Au-delà de cette réflexion sur le rôle à donner au logement, les actions futures en matière d'aménagement et de construction ne pourront se faire sans "une démarche de qualité qui intègre les enjeux sociaux, urbains et environnementaux", prévient Denis Dessus, président du Conseil national de l'Ordre des architectes.

 

Si ce think tank informel pour le logement prend déjà racine chez les architectes, et s'élargira aux bailleurs sociaux ou aux constructeurs, comment le concrétiser par des décisions publiques, du côté des collectivités ou de l'Etat.
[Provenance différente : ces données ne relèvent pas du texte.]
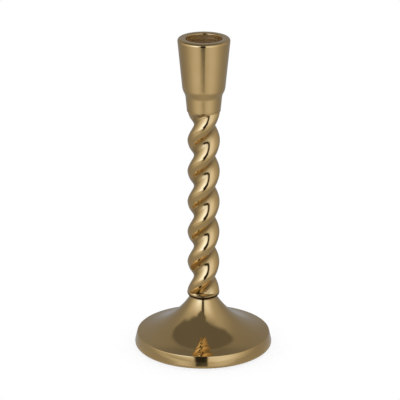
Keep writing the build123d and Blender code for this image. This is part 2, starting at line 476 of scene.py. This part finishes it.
def closedSpline(points, count):
    # The smooth closed curve through points. Neighbouring cubic pieces share slope and bend, which gives
    # one linear equation for the slope at each point, with the distances between points as steps.
    step = np.linalg.norm(np.roll(points, -1, 0) - points, axis=1)[:, None]
    before = np.roll(step, 1, 0)
    rise = (np.roll(points, -1, 0) - points) / step
    here = np.eye(len(points))
    equations = step * np.roll(here, -1, 1) + 2 * (before + step) * here + before * np.roll(here, 1, 1)
    slopes = np.linalg.solve(equations, 3 * (step * np.roll(rise, 1, 0) + before * rise))
    share = np.linspace(0, 1, count, endpoint=False)[None, :, None]
    start, end = points[:, None], np.roll(points, -1, 0)[:, None]
    leaving, arriving = (slopes * step)[:, None], (np.roll(slopes, -1, 0) * step)[:, None]
    curve = (2 * share**3 - 3 * share**2 + 1) * start + (share**3 - 2 * share**2 + share) * leaving
    curve = curve + (3 * share**2 - 2 * share**3) * end + (share**3 - share**2) * arriving
    return curve.reshape(-1, 2)


sectionAngle = np.radians(np.add.outer((0, 180), stem["sectionAngles"]).ravel())
sectionRadius = stem["crestRadius"] * np.tile(stem["sectionShares"], 2)
sectionPoints = np.stack([sectionRadius * np.cos(sectionAngle), sectionRadius * np.sin(sectionAngle)], -1)
section = closedSpline(sectionPoints, count=60)
outlineAngle = np.arctan2(section[:, 1], section[:, 0])
outlineRadius = np.hypot(section[:, 0], section[:, 1])
order = np.argsort(outlineAngle)
outlineAngle, outlineRadius = outlineAngle[order], outlineRadius[order]
stemAngle = np.linspace(0, 2 * pi, stem["around"], endpoint=False)
headRowsStart = stem["length"] - stem["headRowsHeight"]
up = np.concatenate([
    np.linspace(0, stem["foot"]["rounding"], stem["footRows"], endpoint=False),
    np.linspace(stem["foot"]["rounding"], headRowsStart, stem["rows"], endpoint=False),
    np.linspace(headRowsStart, stem["length"], stem["headRows"]),
])
turn = 2 * pi * (up - stem["crestHeight"]) / stem["pitch"]
radius = np.interp(stemAngle[None] - turn[:, None], outlineAngle, outlineRadius, period=2 * pi)
innerRadius = stem["crestRadius"] * min(stem["sectionShares"])
# painted shade lies in the grooves, darkest at their bottom
grooveShadeTop = innerRadius + stem["groovePaintedShadeHeight"]
stemCrease = stem["groovePaintedShade"] * (1 - smooth(radius, innerRadius, grooveShadeTop))
for inwards, end in ((up, stem["foot"]), (stem["length"] - up, stem["head"])):
    bulge = (end["radius"], end["bulge"])
    groove, _ = arcAlong((innerRadius - stem["beadOverlap"], end["runOut"]), bulge, (0, -1), count=40)
    bead = np.interp(inwards, groove[::-1, 1], groove[::-1, 0], left=end["radius"], right=0)[:, None]
    # the larger of strand and bead, with a soft fillet between them
    soft = stem["softness"]
    share = np.clip(0.5 + 0.5 * (radius - bead) / soft, 0, 1)
    radius = bead * (1 - share) + radius * share + soft * share * (1 - share)
    low = np.clip(end["rounding"] - inwards, 0, end["rounding"])[:, None]
    edge = end["radius"] - end["rounding"] + np.sqrt(end["rounding"]**2 - low**2)
    radius = np.where(low > 0, np.minimum(radius, edge), radius)
    # painted shade where the strands run into the beads
    stemCrease = np.maximum(stemCrease, 1 - smooth(inwards, *end["paintedShade"])[:, None])
wall = np.stack([radius * np.cos(stemAngle), radius * np.sin(stemAngle), up[:, None] + 0 * radius], -1)


def spigot(holeDepth):
    # from the bottom of the tapped hole out over the spigot to the shoulder, levels measured outwards
    chamfer, length = stem["spigotChamfer"], stem["spigotLength"]
    return np.array([
        (0, -holeDepth),
        (stem["holeRadius"], -holeDepth),
        (stem["holeRadius"], length),
        (stem["spigotRadius"] - chamfer, length),
        (stem["spigotRadius"], length - chamfer),
        (stem["spigotRadius"], 0),
    ])


bottomEnd = turned(spigot(stem["footHole"]) * (1, -1), stem["around"])
topEnd = turned(spigot(stem["headHole"])[::-1] + (0, stem["length"]), stem["around"])
stemRows = np.concatenate([bottomEnd, wall, topEnd]) + (0, 0, footLevel)
covered = np.zeros((len(bottomEnd), stem["around"]))
stemMarks = {"crease": np.concatenate([covered, stemCrease, covered])}
stemPiece = gridMesh("stem", stemRows, brassMaterial, stemMarks)
dress(stemPiece, "twisted_stem")

# studs with their threads, nut and washers, hidden inside the stem and the base

thread = {"radius": 3.0, "pitch": 1.0, "depth": 0.54, "rowsPerTurn": 10, "around": 64, "chamfer": 0.6}
steel = {
    "zinc": "#C3C8CC",
    "zincCloud": "#A9AFB4",
    "zincCloudSize": 3.0,
    "zincRoughness": (0.24, 0.38),
    "grain": 0.25,  # coarser than the real grain, which is too fine to show
    "grainDepth": 0.003,
    "spring": "#5B5753",
    "springScale": "#37332F",
    "springScaleSize": 1.2,
    "springScaleDepth": 0.006,
    "springRoughness": (0.55, 0.35),
}


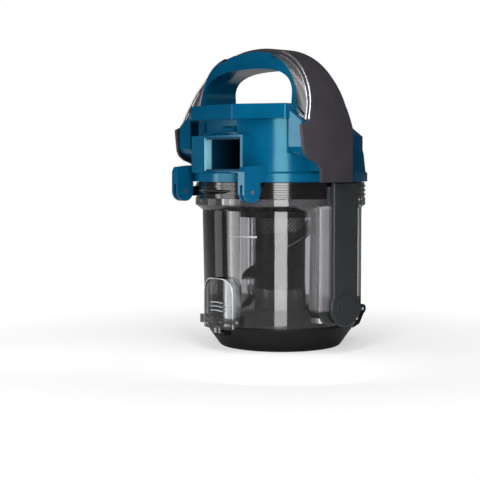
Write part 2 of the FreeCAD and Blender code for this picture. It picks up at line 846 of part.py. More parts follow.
def make_housing():
    """Blue cover: drum with the port, the shoulders under the handle and the two hinge ears."""
    housing = body("upper_housing")
    revolve(
        housing,
        "drum",
        [
            (0, d.cover_bottom),
            (d.cover_radius, d.cover_bottom),
            (d.cover_radius, d.cover_bottom + 7),
            (d.cover_radius - 1.6, d.cover_bottom + 8.6),
            (d.cover_radius - 3.2, 165),
            (d.cover_radius - 4.2, 169),
            (d.cover_radius - 4.2, d.cover_shoulder),
            (d.cover_radius - 12.5, d.cover_top - 4.5),
            (48, d.cover_top),
            (0, d.cover_top),
        ],
    )
    # Rear wall under the deck.
    neck = rectangle(-58, -68, 58, -2)
    extrude(housing, "neck", "XY_Plane", [neck], d.deck_bottom - 170 - 0.1, offset=170.0)
    wall_radius = d.cover_radius - 4.2
    outer_ring = [(wall_radius, 169.5), (130, 169.5), (130, 230), (wall_radius, 230)]
    revolve(housing, "neck_round", outer_ring, cut=True)
    # Shoulders that carry the handle's feet, stepped back above for the silver trims.
    inner_face = d.handle_half - d.handle_wall - 0.1
    shoulder_start = 64.2
    rear = -d.deck_side_rear + 0.6
    shoulder = [
        (rear, 170),
        (rear + 3.4, 166),
        (-30, 159),
        (-29, d.cover_bottom + 9),
        (9, d.cover_bottom + 9),
        (3, d.deck_bottom - 6),
        (-1.8, d.deck_top - 0.1),
        (-36.0, d.deck_top - 0.1),
        (-41.6, 190.0),
        (rear, 189.0),
    ]
    lip = [(shoulder_start, 186), (inner_face - 0.3, 186), (inner_face - 0.9, 190.2), (shoulder_start, 199.6)]
    crown = [(80.0, 180), (79.2, 189), (77.2, 199), (75.4, 206), (95, 206), (95, 180)]
    for side, sign in SIDES:
        start = shoulder_start if sign > 0 else -inner_face.value
        depth = inner_face - shoulder_start
        extrude(housing, f"shoulder_{side}", "YZ_Plane", [shoulder], depth, offset=start)
        lip_outline = [(across * sign, up) for across, up in lip]
        extrude(housing, f"shoulder_lip_{side}", "XZ_Plane", [lip_outline], 4.4, offset=44.6)
        crown_outline = [(across * sign, up) for across, up in crown]
        extrude(housing, f"crown_room_{side}", "XZ_Plane", [crown_outline], 160, middle=True, cut=True)
        eyes = [(-8.0, height, 1.64) for height in HANDLE_SCREW_HEIGHTS]
        face = 84.0 * sign
        inward = sign < 0
        extrude(housing, f"screw_eyes_{side}", "YZ_Plane", [], 8.2, face, circles=eyes, cut=True, flip=inward)
    # Port frame on the rear.
    frame = rectangle(d.port_frame_left, d.port_bottom, d.port_frame_right, d.port_top)
    extrude(housing, "port_frame", "XZ_Plane", [frame], 25, offset=d.port_face.value - 25)
    make_ears(housing)
    # Inside of the drum, from below.
    wall = d.cover_wall
    revolve(
        housing,
        "drum_inside",
        [
            (0, d.cover_bottom - 1),
            (d.cover_radius - 4.6, d.cover_bottom - 1),
            (d.cover_radius - 4.6, 166),
            (d.cover_radius - 4.6 - wall, d.cover_shoulder - 1),
            (d.cover_radius - 13.4 - wall, d.cover_top - 6.5),
            (44, d.cover_top - wall),
            (0, d.cover_top - wall),
        ],
        cut=True,
    )
    opening = rectangle(d.port_left, d.port_bottom + 1.6, d.port_right, d.port_top - 1.6)
    extrude(housing, "port_opening", "XZ_Plane", [opening], 40, offset=80.0, cut=True, flip=False)
    # Recess with a keeper above the port, where the machine's catch takes hold.
    recess = rectangle(-21, 182.6, 22, 191.6)
    extrude(housing, "catch_recess", "XZ_Plane", [recess], 14.5, offset=80.0, cut=True, flip=False)
    keeper = [(-66.5, 183.0), (-69.6, 183.0), (-68.6, 186.0), (-65.5, 187.6), (-62, 187.6), (-62, 183.0)]
    extrude(housing, "keeper", "YZ_Plane", [keeper], 15, offset=4.0)
    return housing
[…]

Dans une furtive allusion au logement, Emmanuel Macron a indiqué qu'il souhaitait lancer un nouvel acte de décentralisation, souhait réitéré par Edouard Philippe lors de son discours de politique générale à la mi-juin.

 

Une chaîne fragile

 

Mais pour les intervenants réunis ce lundi matin, on se demande quelles compétences pourraient bien être transférées aux élus. L'ancien ministre du Logement et président du directoire d'In'li, Benoist Apparu, y est tout simplement défavorable : "je ne vois pas aujourd'hui ce qu'il y a à décentraliser en matière de politique du logement, pour moi, seul l'Etat est en mesure de réduire les inégalités territoriales".

 

La loi SRU, qui fixe un quota de 25% de logements sociaux dans le parc d'une commune de plus de 15.000 habitants, pourrait être une première piste de décentralisation, selon André Yché qui estime que "cette loi doit faire l'objet d'adaptations territoriales".

 

Parfois opposés sur le fond, les acteurs de l'architecture, de l'habitat social ou privé et de la construction se retrouvent de plus en plus sur cette crise du logement, par le prisme de la qualité et surtout celui du coût. Mais cette apparente chaîne de solidarité pourrait-elle tenir, au vu des affaiblissements de chaque maillon ? Entre autorité de l'architecte mise à mal par la loi Elan, le modèle économique des bailleurs sociaux appelé à s'adapter à de nouvelles contraintes budgétaires, et le secteur du bâtiment qui craint à nouveau qu'il ne soit le bouc-émissaire fiscal de l'Etat.